Japan's LDP administration is apparently exploiting anti-China sentiment in order to divert public attention from the environmental focus of the radioactive discharge issue. It is a great shame that it has become a new addition to the already growing racism and exclusionism in the country.

GT: People in neighboring countries around the Pacific have been at the forefront of opposing Japan's ocean dumping plan. In your opinion, why have we been unable to stop Japan from releasing contaminated water into the ocean?

Japan's foreign affairs ministry seems to be working hard to divide the Pacific countries, mainly by offering additional development aid. However, that civil society organizations and local councils maintain firm opposition to Japan's discharge plan. So far exchange of information and ideas between the civil society sectors of Japan and the Pacific countries has been insufficient. The Japanese government can activate the existing diplomatic and economic ties. It's urgently critical to relay the voices of the Pacific peoples' concern to Japanese society, media and the decision makers.

GT: Experts believe that the US tolerates Japan's ocean dumping of nuclear-contaminated water fundamentally as a trade-off, using the global marine environment and the health of all humanity in exchange for US geopolitical interests. How do you evaluate this trade-off? Is it worth it?
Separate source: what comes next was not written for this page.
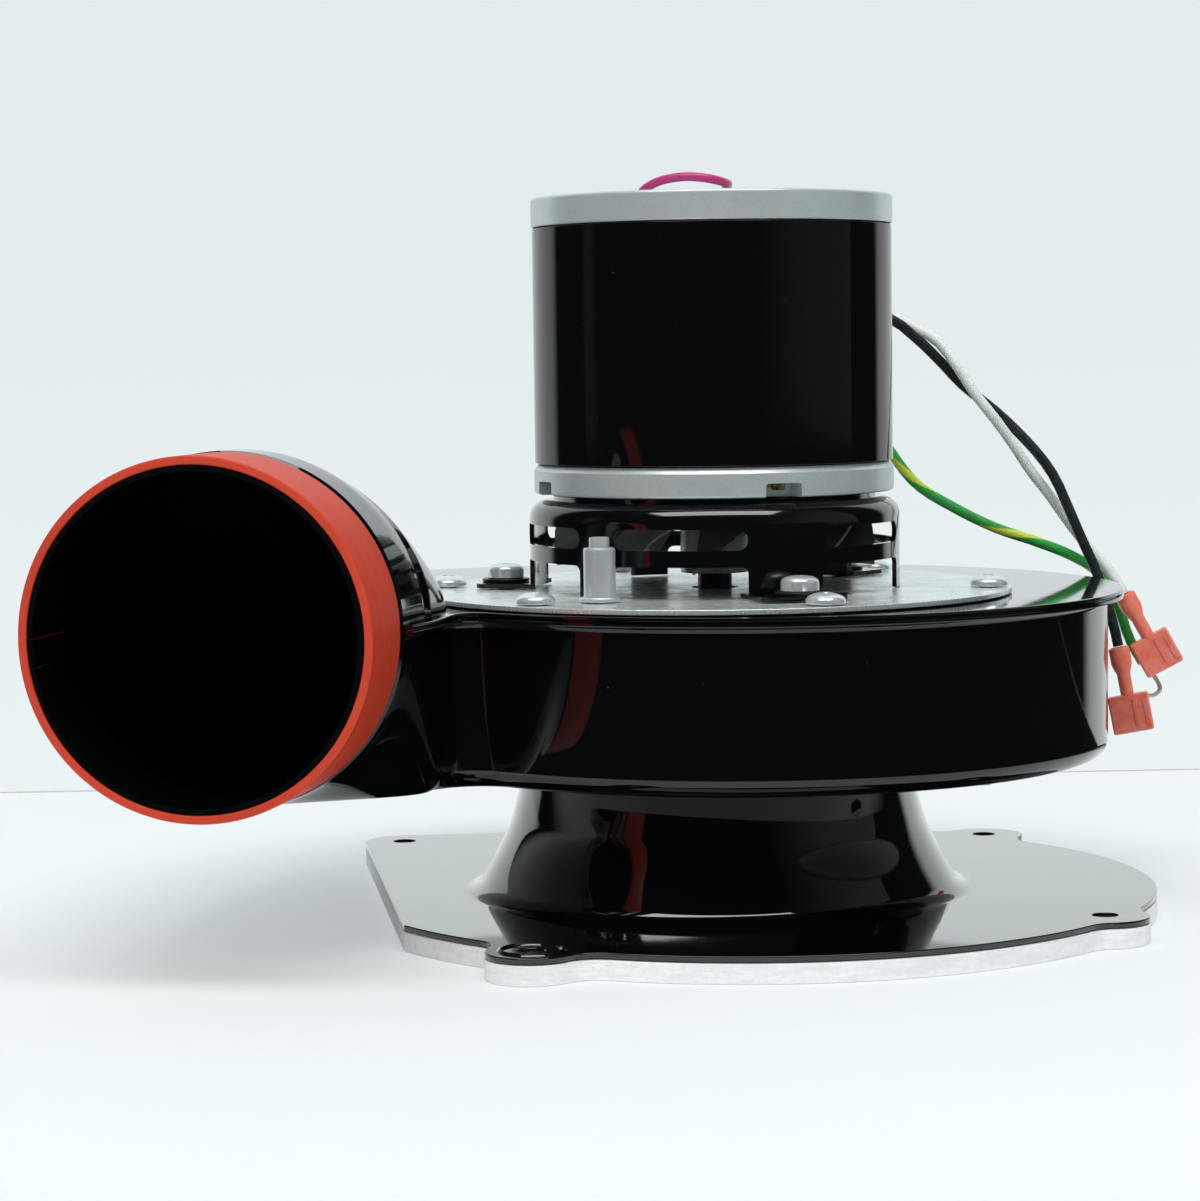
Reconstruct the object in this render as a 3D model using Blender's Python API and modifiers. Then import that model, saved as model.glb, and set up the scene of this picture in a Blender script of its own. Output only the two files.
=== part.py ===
"""Furnace draft inducer: a motor on a slotted bracket drives a wheel in a steel scroll housing.

Metres, +Z up. The motor axis is the Z axis while the pieces are built, and the underside of
the base gasket is at zero. At the end everything is moved sideways so that the middle of the
footprint of the whole object, without its free leads, stands at the origin.
"""
import math

import bmesh
import bpy
import numpy as np
from mathutils import Matrix, Vector

# Clearances and sheet
FIT_GAP = 0.0003
SHEET = 0.0010
CUT_OVERRUN = 0.0020
FUSE_DEPTH = 0.0004
WELD_DISTANCE = 0.000002
SMOOTH_ANGLE = math.radians(32.0)

# Base plate and its gasket
GASKET_THICKNESS = 0.0045
GASKET_BORE_CLEARANCE = 0.0026
BASE_SHEET = 0.0012
BASE_RADIUS = 0.0943
BASE_CENTRE_X = 0.0082
BASE_CENTRE_Y = 0.0001
EAR_RADIUS = 0.0100
EAR_FILLET = 0.0080
EAR_HOLE_RADIUS = 0.0029
FRONT_EAR_OUTSET = 0.0034
SIDE_EAR_OUTSET = -0.0039
BACK_EAR_OUTSET = 0.0032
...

I am no expert in geopolitics, but I see the US-China rivalry is surely a big factor in the US attitude on the Fukushima water issue. Bureaucrats and technocrats in Japanese government are inclined too much to conform to the overwhelming power of the US and to forget about Japan's own geopolitical interests, such as Japan's inherent position as a maritime country and its indispensable friendship with the neighboring Asia-Pacific states.